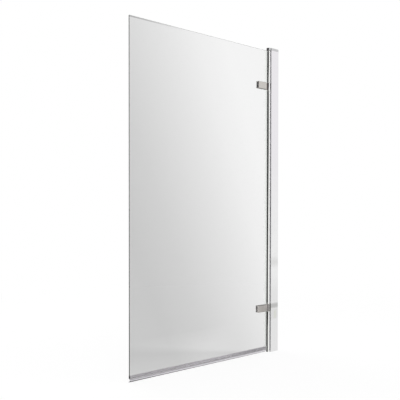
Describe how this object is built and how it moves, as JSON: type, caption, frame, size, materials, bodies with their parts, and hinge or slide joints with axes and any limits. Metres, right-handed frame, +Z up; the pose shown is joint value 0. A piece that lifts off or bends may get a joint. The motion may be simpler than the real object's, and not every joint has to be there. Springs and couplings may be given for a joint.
{
  "type": "bath screen",
  "caption": "Frameless pivoting bath screen: clear glass panel on clamp hinges, a round-nosed post that telescopes in a wall channel, end cap, bulb seal and blade seal.",
  "frame": {"origin": "wall face of the channel, middle of its depth, at its foot on the bath rim", "axes": "+Z up, +X into the wall, so the panel reaches to -X; -Y is the bathroom side, +Y the bath"},
  "size_m": [0.8, 0.0307, 1.4],
  "materials": {
    "polished_profile": "bright polished and anodised",
    "plated_cap": "bright plated moulding",
    "satin_nickel": "satin nickel plating on a casting",
    "stainless": "bright stainless fastener",
    "nylon": "natural nylon",
    "gasket_rubber": "matte black sheet",
    "clear_glass": "clear toughened glass with polished edges",
    "clear_vinyl": "clear flexible extrusion"
  },
  "bodies": {
    "wall_side": {"wall_channel": "polished_profile", "top_cap": "plated_cap"},
    "post": {"hinge_post": "polished_profile", "adjust_screws": "stainless", "top_bushes": "nylon", "bottom_bushes": "nylon", "pivot_pins": "stainless"},
    "screen": {"glass_panel": "clear_glass", "upper_leaf": "satin_nickel", "lower_leaf": "satin_nickel", "upper_back_plate": "satin_nickel", "lower_back_plate": "satin_nickel", "upper_front_gasket": "gasket_rubber", "upper_back_gasket": "gasket_rubber", "lower_front_gasket": "gasket_rubber", "lower_back_gasket": "gasket_rubber", "clamp_screws": "stainless", "side_seal_top": "clear_vinyl", "side_seal_middle": "clear_vinyl", "side_seal_bottom": "clear_vinyl", "bottom_seal": "clear_vinyl"}
  },
  "joints": [
    {"name": "width_adjust", "type": "slide", "parent": "wall_side", "child": "post", "axis": [-1, 0, 0], "range_m": [0, 0.01]},
    {"name": "screen_swing", "type": "hinge", "parent": "post", "child": "screen", "pos_m": [-0.0515, 0, 0.714], "axis": [0, 0, 1], "range_deg": [-90, 90]}
  ]
}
*****
Required work
Write down every line of the data exactly as it appears above.

Completed exercise
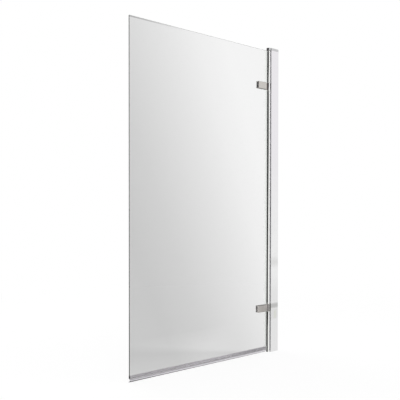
Describe how this object is built and how it moves, as JSON: type, caption, frame, size, materials, bodies with their parts, and hinge or slide joints with axes and any limits. Metres, right-handed frame, +Z up; the pose shown is joint value 0. A piece that lifts off or bends may get a joint. The motion may be simpler than the real object's, and not every joint has to be there. Springs and couplings may be given for a joint.
{
  "type": "bath screen",
  "caption": "Frameless pivoting bath screen: clear glass panel on clamp hinges, a round-nosed post that telescopes in a wall channel, end cap, bulb seal and blade seal.",
  "frame": {"origin": "wall face of the channel, middle of its depth, at its foot on the bath rim", "axes": "+Z up, +X into the wall, so the panel reaches to -X; -Y is the bathroom side, +Y the bath"},
  "size_m": [0.8, 0.0307, 1.4],
  "materials": {
    "polished_profile": "bright polished and anodised",
    "plated_cap": "bright plated moulding",
    "satin_nickel": "satin nickel plating on a casting",
    "stainless": "bright stainless fastener",
    "nylon": "natural nylon",
    "gasket_rubber": "matte black sheet",
    "clear_glass": "clear toughened glass with polished edges",
    "clear_vinyl": "clear flexible extrusion"
  },
  "bodies": {
    "wall_side": {"wall_channel": "polished_profile", "top_cap": "plated_cap"},
    "post": {"hinge_post": "polished_profile", "adjust_screws": "stainless", "top_bushes": "nylon", "bottom_bushes": "nylon", "pivot_pins": "stainless"},
    "screen": {"glass_panel": "clear_glass", "upper_leaf": "satin_nickel", "lower_leaf": "satin_nickel", "upper_back_plate": "satin_nickel", "lower_back_plate": "satin_nickel", "upper_front_gasket": "gasket_rubber", "upper_back_gasket": "gasket_rubber", "lower_front_gasket": "gasket_rubber", "lower_back_gasket": "gasket_rubber", "clamp_screws": "stainless", "side_seal_top": "clear_vinyl", "side_seal_middle": "clear_vinyl", "side_seal_bottom": "clear_vinyl", "bottom_seal": "clear_vinyl"}
  },
  "joints": [
    {"name": "width_adjust", "type": "slide", "parent": "wall_side", "child": "post", "axis": [-1, 0, 0], "range_m": [0, 0.01]},
    {"name": "screen_swing", "type": "hinge", "parent": "post", "child": "screen", "pos_m": [-0.0515, 0, 0.714], "axis": [0, 0, 1], "range_deg": [-90, 90]}
  ]
}